Investors have long since soured on Ballmer. It has been clear that the combative, enthusiastic, longtime Gates lieutenant, who had a background in consumer products, was not the guy who could deliver out-of-the-box technology solutions. Nor would he be the guy who would take drastic, perhaps necessary action to change the shape of the company—spinning off units, shutting down others, splitting up the company. In recorded history, few emperors have voluntarily sought to reduce the size of their empires.

But while Microsoft hasn’t exactly been a success story over the past several years, it hasn’t imploded, as so many other well-known firms have. The company pays a dividend, buys back its stock, earns profits, employs lots of people, and continues to introduce products that lots of people seem to want to buy. In other words, Ballmer didn’t destroy the value inherent at the firm. And his stewardship helps explain the odd phenomenon in the market Friday morning. The Microsoft-Ballmer split may be the rare case in which an amicable divorce leaves both parties richer.

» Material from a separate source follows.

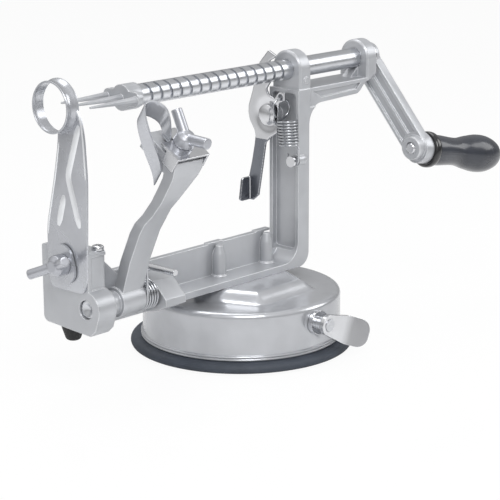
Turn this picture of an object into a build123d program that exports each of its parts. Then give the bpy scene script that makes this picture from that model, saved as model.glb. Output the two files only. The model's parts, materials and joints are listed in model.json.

After the announcement, Microsoft’s stock surged about 8 percent, adding about $20 billion to Microsoft’s market capitalization. Why? Investors believe that Ballmer’s replacement will do a better job mining value out of the company’s substantial assets and market position. Meanwhile, Ballmer, who owns about 333 million shares in the company, saw his stake rise in value by $769 million. Talk about a golden parachute.